G and I braved the cold today to go skating with his cousin and a whole gang of folks at my sister-in-law's (ok, future - someday - we think...) cousin's house. It was GREAT!
Check that. It was great until I stopped. 2.5 hours of skating makes you pretty sweaty. 10 minutes of resting makes you ASS COLD. OMG. I went from pleasantly cool with a light sheen of sweat to so fucking cold I thought my face was going to fall off.
At that point, I began the joyous task of extricating my child from his skating nirvana. The kid has been skating 5 times (as of today) in his life. He's not bad - not great but not bad - and FEARLESS. Today he played hockey - aside from his cousin, he was the youngest kid out there. He spent a good chunk of time sprawled on the ice "But I got the puck on my own once Mom!"
Kudos for him and his enthusiasm. To be nearly 8 again and have the world ahead of you. I am patently jealous at times.
I was also jealous when, after our fabulous "lupper" of chicken divan (UHM YUM!) prepared by my mom, he passed out about 6 minutes into our travels home. At 6pm. Again - to be nearly 8 again.
It's amazing how simultaneously young and ancient having a child can cause you to feel at times.
And now it's Sunday night - "Man Versus Food" is on in the background, Gregg is reading on his BookReader and probably plotting his bike purchase (prematurely - as usual - one of these days I really WILL change the locks when he spends some inordinate amount of money on his hair-brained and now injury-inducing ideas). G is in bed, passed out.
And I have Sunday dread.
We have a new guy starting tomorrow. Good, right? I am getting my ass handed to me on a daily basis and he's here to help. Yet I have to try to squeeze in training him AND continue to babysit our temp (who, by the way, is not a temp in the traditional sense of the work, but instead a BA with a LARGE number of years experience, whom I have known since 1996, and who should NOT REQUIRE BABYSITTING OR HAND-HOLDING!!!).
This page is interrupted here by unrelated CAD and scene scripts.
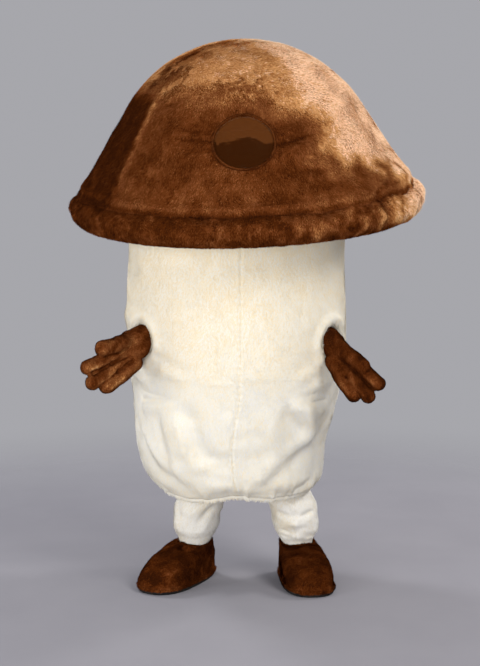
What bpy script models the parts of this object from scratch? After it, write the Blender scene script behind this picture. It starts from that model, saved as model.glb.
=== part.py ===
"""A walk-about mushroom costume in short plush, in the shape it has when worn.

A domed cap sits, tipped a little forward, on a foam-lined cream stem with two armholes. Gloves come out
of the armholes, and trouser legs come out of the hem and end in plush overshoes on flat soles. A helmet in
the cap and padded straps in the stem carry it on the wearer, who looks out of a round mesh window.

Metres, +Z up, the front facing -Y. The origin is on the floor under the middle of the cap's rim.
"""

import math

import bmesh
import bpy
from mathutils import Matrix, Vector

GAP = 0.0005  # between pieces that touch
TURN_STEPS = 36  # round every large turned piece
SMALL_TURN_STEPS = 24

# Cap, in a frame of its own at the middle of the rim
RIM_HEIGHT = 1.406
CAP_TIP_FORWARD = math.radians(8.3)
CAP_TIP_SIDEWAYS = math.radians(-2.1)
CROWN_HEIGHT = 0.558
CROWN_TOP_RADIUS = 0.494
CROWN_FLANK_TURN = math.radians(57.4)  # from upright to the flank's normal
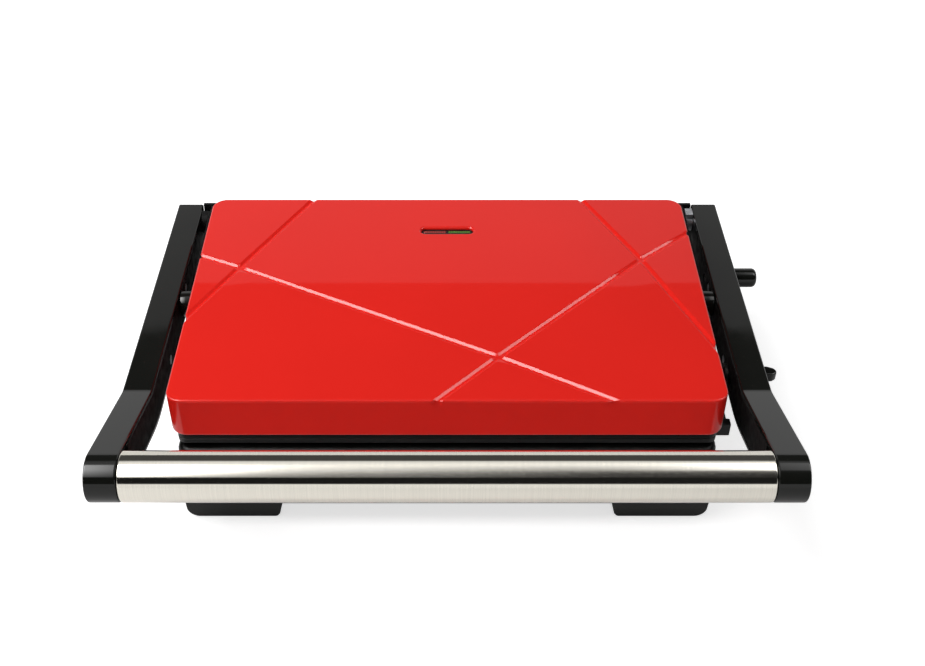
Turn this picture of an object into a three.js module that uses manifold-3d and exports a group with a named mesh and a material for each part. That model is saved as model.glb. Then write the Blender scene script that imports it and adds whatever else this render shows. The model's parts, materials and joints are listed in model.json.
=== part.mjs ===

And that's not all. Did I mention it's the sales conference this week, which means our desktop support guys will be in short supply (and we only have 3 anyway!!) - which is going to lead to me covering phones because our other BAs are otherwise occupied.
OMG. I need to go give myself a mani/pedi in an effort to relax. It's either that or a cranberry martini, and the latter will make me feel like crap tomorrow. ;-)
** Side note. It's been (good grief) 19 years since I spent a large chunk of the fall of my senior year of high school memorizing the intro to "Canterbury Tales" in MIDDLE English. What a useless endeavor especially when I got stage fright and forgot the fucking thing on line 12 or so. Unfortunately, that hunk of crap still resides in my brain. Seriously? I can't remember last names of people I went to college with but I can recite that crap? UGH!!